One angle is exactly 90°. The other two angles add up to 90° (because 180 - 90 = 90). The side opposite the right angle is the longest side—it's called the hypotenuse. The other two sides are the legs.

Right triangles are everywhere in construction, navigation, and physics. The Pythagorean theorem (a² + b² = c²) only works with right triangles.

Obtuse Triangle

One angle is greater than 90°. The other two angles must be less than 90° to still add up to 180°. Only one angle can be obtuse in any triangle—if you had two angles over 90°, you'd already exceeded 180°.

The Nine Types Combined

You can mix these classifications. Here's how the combinations work:

Equilateral can't be right or obtuse. That's a fact. The maximum angle in an equilateral is 60°, which is never 90° or more.

Quick Comparison Table

Type Sides Angles Special Property
Equilateral All equal All 60° Always acute, 3 lines of symmetry
Isosceles 2 equal, 1 different 2 equal, 1 different 1 line of symmetry
Scalene All different All different No symmetry
Acute Any combination All under 90° Sum of any two angles > third
Right Hypotenuse is longest One exactly 90° Pythagorean theorem applies
Obtuse Side opposite obtuse angle is longest One over 90° Only one obtuse angle possible

How to Identify Any Triangle

Follow these steps in order:

  1. Count the sides. If it's not three, it's not a triangle. Move on.
  2. Check the angles. Use a protractor or eyeball it. Is there a square corner? That's 90°. Is one angle clearly wider than a right angle? That's obtuse. Everything else is acute.
  3. Compare side lengths. Use a ruler or just look. Are all three different? Scalene. Two the same? Isosceles. All three identical? Equilateral.

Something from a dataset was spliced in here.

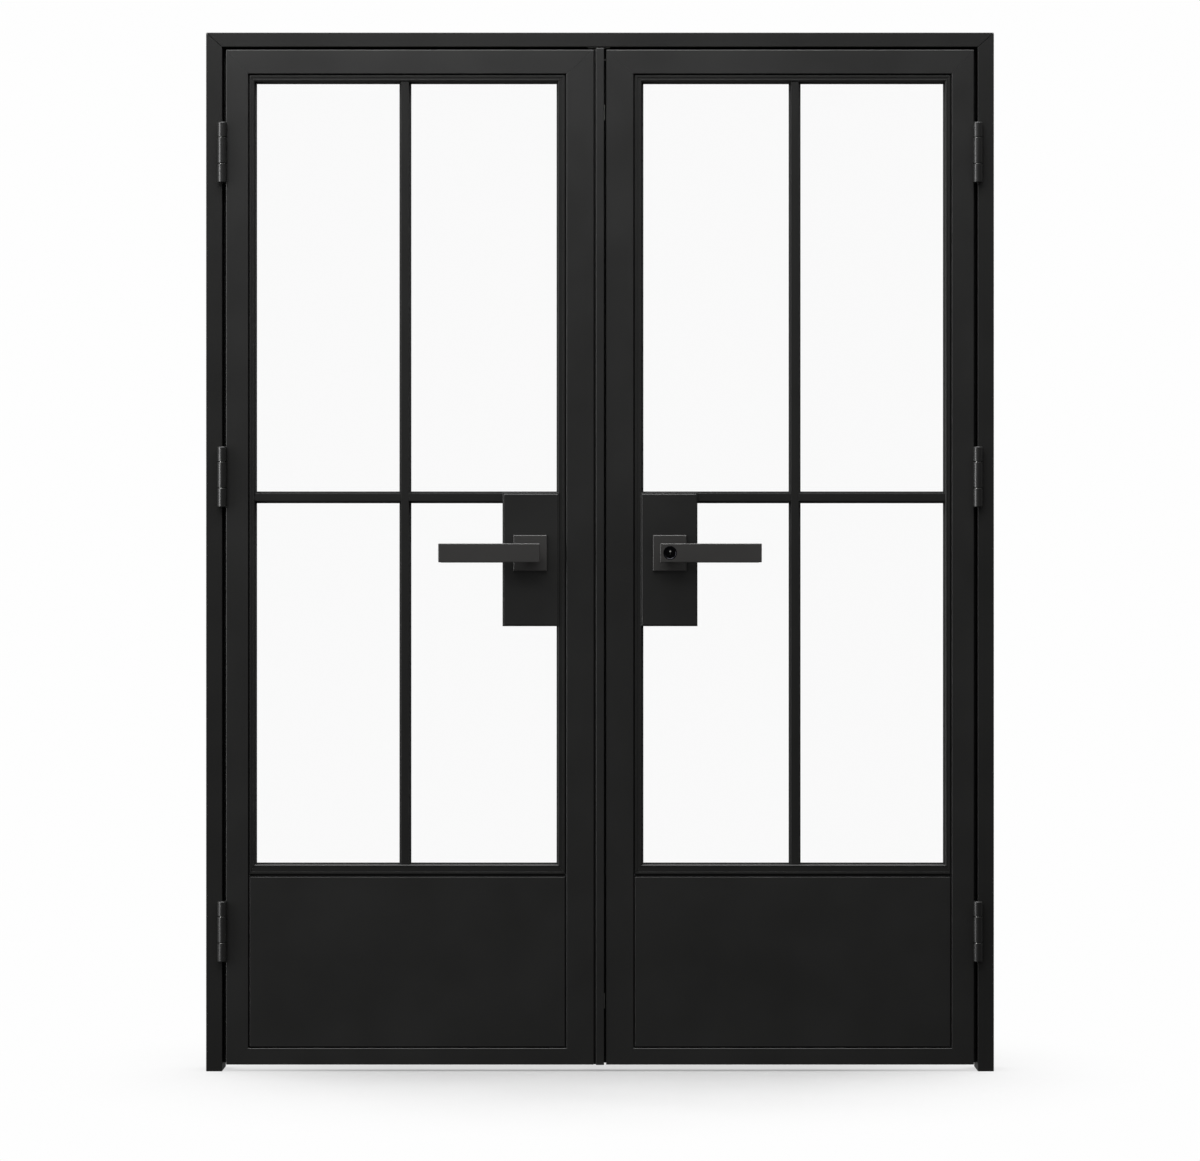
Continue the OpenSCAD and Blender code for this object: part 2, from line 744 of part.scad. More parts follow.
module roses_body() {
  both_faces() difference() {
    translate([spindle_x, -plate_y, spindle_z]) rotate([90, 0, 0])
      linear_extrude(rose_t) round_rect(rose_w, rose_h, rose_bevel);
    rod_y(spindle_x, [-rose_y - over, -plate_y + over], spindle_z, neck_r + run);
  }
}

// A lever whose bar's face lies at y = -out, its neck bored for the square spindle
module lever_body(out, core_r, core_back) {
  difference() {
    union() {
      translate([spindle_x + lever_tail - lever_len / 2, -out + lever_t, spindle_z]) rotate([90, 0, 0])
        linear_extrude(lever_t) round_rect(lever_len, lever_h, 1);
      rod_y(spindle_x, [-out + lever_t / 2, -neck_end_y], spindle_z, neck_r);
    }
    block([spindle_x - spindle_w / 2, spindle_x + spindle_w / 2], [-square_end_y, -neck_end_y + over],
      [spindle_z - spindle_w / 2, spindle_z + spindle_w / 2]);
    if (core_r > 0) rod_y(spindle_x, [-out - over, -core_back], spindle_z, core_r);
  }
}

module spindle_body(hub) {
  block([spindle_x - spindle_w / 2, spindle_x + spindle_w / 2], [-square_end_y, square_end_y],
    [spindle_z - spindle_w / 2, spindle_z + spindle_w / 2]);
  if (hub) rod_y(spindle_x, [-hub_t, hub_t], spindle_z, hub_r);
}

module left_lock_box() { coated() lock_box_body(); }
module left_lock_plates() { coated() lock_plates_body(); }
module left_roses() { coated(lever_coat) roses_body(); }
module left_outside_lever() { coated(lever_coat) lever_body(lever_out, 0, 0); }
module left_inside_lever() { coated(lever_coat) mirror([0, 1, 0]) lever_body(inside_out, 0, 0); }
module left_lever_spindle() { color(steel) spindle_body(false); }
module right_lock_box() { coated() right_side() lock_box_body(); }
module right_lock_plates() { coated() right_side() lock_plates_body(); }
module right_roses() { coated(lever_coat) right_side() roses_body(); }
module right_outside_lever() {
  coated(lever_coat) right_side() lever_body(lever_out, cylinder_r, cylinder_back_y);
}
module right_inside_lever() {
  coated(lever_coat) right_side() mirror([0, 1, 0]) lever_body(inside_out, turn_shaft_r + run, turn_back_y);
}
module right_lever_spindle() { color(steel) right_side() spindle_body(true); }

module key_cylinder() {
  color(cylinder_black) right_side() difference() {
    rod_y(spindle_x, [-lever_out + 0.3, -cylinder_back_y], spindle_z, cylinder_r);
    rod_y(spindle_x, [-lever_out - over, -cylinder_back_y - 1], spindle_z, plug_r + run);
  }
}

module key_plug() {
  color(plug_black) right_side() difference() {
    rod_y(spindle_x, [-lever_out + 0.5, -cylinder_back_y - 1.2], spindle_z, plug_r);
    block([spindle_x - keyway[0] / 2, spindle_x + keyway[0] / 2], [-lever_out - over, -lever_out + 14],
      [spindle_z - keyway[1] / 2 + 1, spindle_z + keyway[1] / 2 + 1]);
  }
}

module thumb_turn() {
  y0 = inside_out + 0.2;
  coated(lever_coat) right_side() {
    rod_y(spindle_x, [turn_back_y + 0.3, y0 + turn_disc_t], spindle_z, turn_shaft_r);
    rod_y(spindle_x, [y0, y0 + turn_disc_t], spindle_z, turn_disc_r);
    block([spindle_x - turn_bar[0] / 2, spindle_x + turn_bar[0] / 2], [y0 + turn_disc_t / 2, lever_out],
      [spindle_z - turn_bar[1] / 2, spindle_z + turn_bar[1] / 2]);
  }
}

// Latch

module latch_case() {
  z = [spindle_z - case_h / 2, spindle_z + case_h / 2];
  color(steel) right_side() difference() {
    union() {
      block([leaf_meet_x - case_len, leaf_meet_x], [-case_y, case_y], z);
      block([leaf_meet_x, leaf_meet_x + face_t], [-face_y, face_y],
        [spindle_z - face_h / 2, spindle_z + face_h / 2]);
    }
    block([leaf_meet_x - head_len - latch_throw - over, leaf_meet_x + face_t + over],
      [-bolt_y - run, bolt_y + run], [spindle_z - bolt_h / 2 - run, spindle_z + bolt_h / 2 + run]);
    block([spindle_x, leaf_meet_x - head_len], [-tail_y - run, tail_y + run],
      [spindle_z - tail_h / 2 - run, spindle_z + tail_h / 2 + run]);
    rod_y(spindle_x, [-case_y - over, case_y + over], spindle_z, hub_r + run);
  }
}

module latch_bolt() {
  z = [spindle_z - bolt_h / 2, spindle_z + bolt_h / 2];
  bevel = latch_throw - 2;
  color(steel) right_side() {
    translate([0, 0, z[0]]) linear_extrude(bolt_h) polygon([
      [leaf_meet_x - head_len, -bolt_y], [latch_tip, -bolt_y], [latch_tip, -bolt_y + 2],
      [latch_tip - bevel, bolt_y], [leaf_meet_x - head_len, bolt_y]
    ]);
    block([tail_end, leaf_meet_x - head_len + 1], [-tail_y, tail_y],
      [spindle_z - tail_h / 2, spindle_z + tail_h / 2]);
  }
}

// Astragal and flush bolts

module astragal() {
  coated() difference() {
    translate([0, 0, astragal_z[0]]) linear_extrude(astragal_z[1] - astragal_z[0]) difference() {
      polygon([[leaf_meet_x, web_y], [-nose_x, web_y], [-nose_x, nose_y], [nose_x, nose_y],
        [nose_x, half_t], [leaf_meet_x, half_t]]);
      polygon([[cavity_x[0], web_y + tube_wall], [-nose_x + tube_wall, web_y + tube_wall],
        [-nose_x + tube_wall, nose_y + tube_wall], [cavity_x[1], nose_y + tube_wall],
        [cavity_x[1], half_t - tube_wall], [cavity_x[0], half_t - tube_wall]]);
    }
    block([cavity_x[1] - over, nose_x + over], [-pocket[0], pocket[0]],
      [spindle_z - pocket[1] / 2, spindle_z + pocket[1] / 2]);
    for (slot = [slide_top, slide_bottom])
      block([cavity_x[1] - over, nose_x + over], [-slide_y - 0.2, slide_y + 0.2],
        [slot[0] - slot_slack, slot[1] + slot_slack]);
  }
}

module astragal_flange() {
  coated() block([-flange_w, nose_x], [half_t, half_t + flange_t], [astragal_z[0], flange_top]);
}

// A rubber fin that laps behind the right leaf and bends past it
module astragal_seal() {
  color(rubber_black) translate([0, 0, astragal_z[0]]) linear_extrude(flange_top - astragal_z[0])
    polygon([[nose_x, fin_y[0]], [flange_w, fin_y[0]], [flange_w, fin_y[0] + fin_tip], [nose_x, fin_y[1]]]);
}

module strike_plate() {
  color(steel) difference() {
    block([nose_x, nose_x + strike_t], [-11, 11], [spindle_z - 32, spindle_z + 32]);
    block([nose_x - over, nose_x + strike_t + over], [-pocket[0], pocket[0]],
      [spindle_z - pocket[1] / 2, spindle_z + pocket[1] / 2]);
  }
}

module bolt_guide(z) {
  difference() {
    block(cavity_x, [web_y + tube_wall, half_t - tube_wall], [z, z + guide_h]);
    rod_z(bolt_x, 0, [z - over, z + guide_h + over], bolt_r + run);
  }
}
module bolt_guides() {
  color(nylon_black) {
    bolt_guide(astragal_z[1] - guide_h);
    bolt_guide(astragal_z[1] - guide_h - guide_run);
    bolt_guide(astragal_z[0]);
    bolt_guide(astragal_z[0] + guide_run);
  }
}

module flush_bolt(z, slide_z) {
  rod_z(bolt_x, 0, z, bolt_r);
  block([bolt_x, nose_x + slide_out], [-slide_y, slide_y], [slide_z, slide_z + slide_h]);
}
module top_flush_bolt() {
  color(steel) flush_bolt([astragal_z[1] - 1 - bolt_len, astragal_z[1] - 1], slide_top[0]);
}
module bottom_flush_bolt() {
  color(steel) flush_bolt([astragal_z[0] + 1, astragal_z[0] + 1 + bolt_len], slide_bottom[1] - slide_h);
}

module left_leaf_screws() { color(steel) leaf_screws(); }
module right_leaf_screws() { color(steel) right_side() leaf_screws(); }

left_jamb();
right_jamb();
head_jamb();
frame_stops();
frame_seals();
left_hinge_jamb_plates();
right_hinge_jamb_plates();
hinge_pins();
frame_screws();
head_keeper();
left_hinge_stile();
left_meeting_stile();
left_top_rail();
left_bottom_rail();
left_mid_rail();
left_glazing_beads();
left_vertical_muntin();
left_horizontal_muntins();
left_glass_panes();
left_glazing_gaskets();
left_kick_panels();
left_lock_box();
left_lock_plates();
left_hinge_leaf_plates();
left_roses();
left_leaf_screws();
left_outside_lever();
left_inside_lever();
left_lever_spindle();
astragal();
astragal_flange();
astragal_seal();
strike_plate();
bolt_guides();
top_flush_bolt();
bottom_flush_bolt();
right_hinge_stile();
right_meeting_stile();
right_top_rail();
right_bottom_rail();
right_mid_rail();
right_glazing_beads();
right_vertical_muntin();
right_horizontal_muntins();
right_glass_panes();
right_glazing_gaskets();
right_kick_panels();
right_lock_box();
right_lock_plates();
right_hinge_leaf_plates();
right_roses();
right_leaf_screws();
right_outside_lever();
right_inside_lever();
right_lever_spindle();
latch_case();
latch_bolt();
key_cylinder();
key_plug();
thumb_turn();
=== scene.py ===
# %% [markdown]
# # Steel french doors
# These doors are welded from steel tube and finished in black powder coat. The construction,
# sizes and joints come with the frame. This lesson models the pieces that show, gives every
# surface a finish, and then lights the doors in a plain white studio.

# %% Load the frame
import json
import math

import bpy
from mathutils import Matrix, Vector


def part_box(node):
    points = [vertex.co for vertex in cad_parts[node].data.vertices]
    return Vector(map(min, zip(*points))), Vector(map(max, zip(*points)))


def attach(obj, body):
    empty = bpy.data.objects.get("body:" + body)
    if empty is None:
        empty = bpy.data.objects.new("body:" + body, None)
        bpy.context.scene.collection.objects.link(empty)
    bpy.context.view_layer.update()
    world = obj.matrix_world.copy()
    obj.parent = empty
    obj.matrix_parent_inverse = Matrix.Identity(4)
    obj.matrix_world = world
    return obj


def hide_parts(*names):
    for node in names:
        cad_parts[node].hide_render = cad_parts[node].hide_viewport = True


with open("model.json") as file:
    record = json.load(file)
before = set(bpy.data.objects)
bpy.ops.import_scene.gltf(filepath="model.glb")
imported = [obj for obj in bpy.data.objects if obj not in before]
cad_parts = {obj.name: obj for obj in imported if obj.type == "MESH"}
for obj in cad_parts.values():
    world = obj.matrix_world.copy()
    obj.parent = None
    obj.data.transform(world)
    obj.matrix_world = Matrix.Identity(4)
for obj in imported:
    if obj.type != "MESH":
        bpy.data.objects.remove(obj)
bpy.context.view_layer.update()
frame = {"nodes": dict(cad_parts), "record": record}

MM = 0.001

# %% [markdown]
# ## Helpers for modelling
# Operators act on whatever is selected, so every step starts by selecting nothing. Faces,
# edges and corners are then picked by where they are, which keeps working when a size changes.

# %% Selecting


def activate(piece):
    """Leaves edit mode, selects one object alone and makes it the active one."""
    if bpy.context.object and bpy.context.object.mode != "OBJECT":
        bpy.ops.object.mode_set(mode="OBJECT")
    bpy.ops.object.select_all(action="DESELECT")
    if piece:
        piece.select_set(True)
        bpy.context.view_layer.objects.active = piece


def pick_faces(piece, test):
    """Opens the piece in edit mode and selects only the faces whose middle and normal pass."""
    activate(piece)
    bpy.ops.object.mode_set(mode="EDIT")
    bpy.ops.mesh.select_mode(type="FACE")
    bpy.ops.mesh.select_all(action="DESELECT")
    bpy.ops.object.mode_set(mode="OBJECT")
    for face in piece.data.polygons:
        face.select = test(face.center, face.normal)
    bpy.ops.object.mode_set(mode="EDIT")


def pick_edges(piece, test):
    """The same for edges, whose test is given their two ends."""
    activate(piece)
    bpy.ops.object.mode_set(mode="EDIT")
    bpy.ops.mesh.select_mode(type="EDGE")
    bpy.ops.mesh.select_all(action="DESELECT")
    bpy.ops.object.mode_set(mode="OBJECT")
    points = piece.data.vertices
    for edge in piece.data.edges:
        edge.select = test(points[edge.vertices[0]].co, points[edge.vertices[1]].co)
    bpy.ops.object.mode_set(mode="EDIT")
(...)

That's the whole process. Side classification first or angle classification first—it doesn't matter. You'll get the same answer either way.

Special Right Triangles You Should Know

Some right triangles show up so often that mathematicians gave them names.

The 3-4-5 triangle has sides in the ratio 3:4:5. The hypotenuse is 5. If the legs are 6 and 8, the hypotenuse is 10. Any multiple works. This triangle is useful for construction because it's easy to verify—you just measure to check.

The 45-45-90 triangle is also isosceles. The two legs are equal, and the hypotenuse equals a leg times √2. If each leg is 5, the hypotenuse is 5√2 (about 7.07).

The 30-60-90 triangle is half of an equilateral triangle. The shortest side is half the hypotenuse. The longer leg is the short leg times √3. Ratios are 1 : √3 : 2.

Area Formulas

The basic formula works for all triangles: Area = ½ × base × height. The height must be perpendicular to the base you choose.

Heron's formula works when you only know the three sides. Let s = (a + b + c) / 2 (the semi-perimeter). Then Area = √[s(s-a)(s-b)(s-c)]. It's ugly but it works when you can't measure the height directly.

For right triangles, you don't need the height formula. The two legs are perpendicular, so one leg is the base and the other is the height. Area = ½ × leg₁ × leg₂. Much simpler.

When to Use This

If you're doing construction, check for right angles and use the 3-4-5 method to verify squareness.

If you're solving geometry problems, identify the triangle type first. That tells you what rules apply. Right triangles get the Pythagorean theorem. Equilateral triangles split into two 30-60-90 triangles.

If you're just trying to classify shapes for a class assignment, measure the sides and angles and match them to the definitions above. There's no trick here—it's straightforward identification.

Triangles aren't complicated. Three sides, three angles, 180 degrees total. Every property flows from those simple facts.